I’m also willing to accept an alternative way of doing this. For histories sake, ever since host headers on a local desktop became available in IIS, I was taught to do this because: if you are a developer who develops many websites, you want to be able to store the website code in separate directories OFF THE ROOT but have sites that are treated exactly as the same as the would be in a stand alone, one website only environment. So traditionally I have a whole set of local sites, they stand on their own via host headers so I never user “localhost” for anything. This was also a long time ago when, at least for me, it was a lot trickier (though just as ugly) to have to prefix paths with coded values to point to the correct directories…every time some manager got a wild hair and decided some content would be better “here” rather than “there”, there were always at least some code changes that were required.

Anyway, relative to CF, IIS and Windows…if that is now just crazy thinking, someone please point me in a better direction or better thinking…or at least more up to date thinking…I’ve been doing things this way for a long time and have little hair left.

Mike

As this is the way I always do it, except that I don’t do a CF mapping in the Administrator, have you removed the mapping from the application.cfc?

I would imagine you are copying coldbox into the root of your site though right? As I have been wrestling with this I have realized that I think I answered my own question. If you are going to treat your subdirectory as a site root, you have to have a copy of coldbox in the site…if you are going to use a shared site and sub-directories as application sites, you can use a mapping or just have coldbox in the same root.

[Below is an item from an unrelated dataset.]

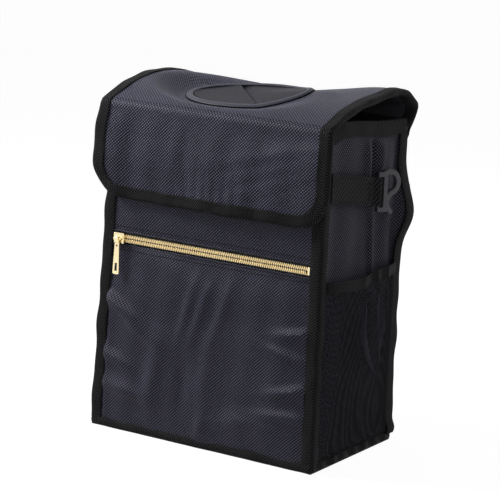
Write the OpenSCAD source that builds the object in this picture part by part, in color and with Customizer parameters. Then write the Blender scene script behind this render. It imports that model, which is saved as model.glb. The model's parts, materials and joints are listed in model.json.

I think I feel like an idiot.

Mike

No I never place coldbox in the root of my application.

Really?

So, directory of code (who cares where), IIS site with a host header defined…coldbox installed in your localhost web root, no mapping and you go do whatever.whatever.whatever (locally defined as host header) and it works?

No I said I don’t use the CF Administrator, and use the Application.cfc per mappings instead.

So if you have that in your Application.cfc it will override the Administrator setting.

Well, I tried that, correctly I think, but I would not have thought it would make any fundamental difference…isn’t the CF admin mapping and the mapping struct in the application the same thing? It did not make a difference.

Could there just be something crazy about how I configure the site in IIS?

Mike

Yes they are, but as it can’t find the coldbox system then it is obvioulsy not mapped right, and as you stated that you where doing it in the Administrator, I just let you know that your setup is almost the same as mine except that I do it in the Application.cfc

So that means you haven’t set up the mappings right, or there is something else not working. My suggestion was in case you are doing it in the CFIDE, make sure that you remove the one in the Application.cfc, if you don’t have one there then I suggest you find out if it is mapping right.

I am set up exactly the same as you, only I use per app mappings in Application.cfc (so I guess the same as Andrew) and I do not have your problem either.

However, I do recall having a similar issue some time ago and I think it had something to do with URL rewriting (that is the IIS’s module, not the Coldbox version). That or caching web server paths in CF Admin… sorry I don’t recall! But I have a dozen local, colldbox sites setup just like you in subdirs in inetpub/wwwroot, on Win 7, individual sites setup in IIS with headers and the same (e.g. dev.mysite.com, etc.) pointing to localhost in my hosts file, a single folder in the same web root as the apps called “coldbox-3.5.2” mapped as “/coldbox” in all of the App.cfc’s and no issues. So I know it does work!

yeah…everyone seems to think this should work…so I’ll look into the IIS angle and the rewrite module next…that seems most likely since it takes very little effort to configure everything else and I have now had at least three people confirm they do things the same way as I have been.

Thanks for that idea and the added confirmation.

Mike

Update. Ok, so the module (v2) was not properly installed, but just installing it was not enough.

This is pretty standard stuff. None of my Coldbox apps have a Coldbox subdirectory.

Your path or your permissions (for CF) are the most likely suspects. Once the HTTP request is proxied to ACF, your IIS mappings and configuration are largely irrelevant. In other words, if you can hit index.cfm, the problem is with your mapping or the permissions on the mapped directory/share.

Are you using an absolute path for your Coldbox mapping?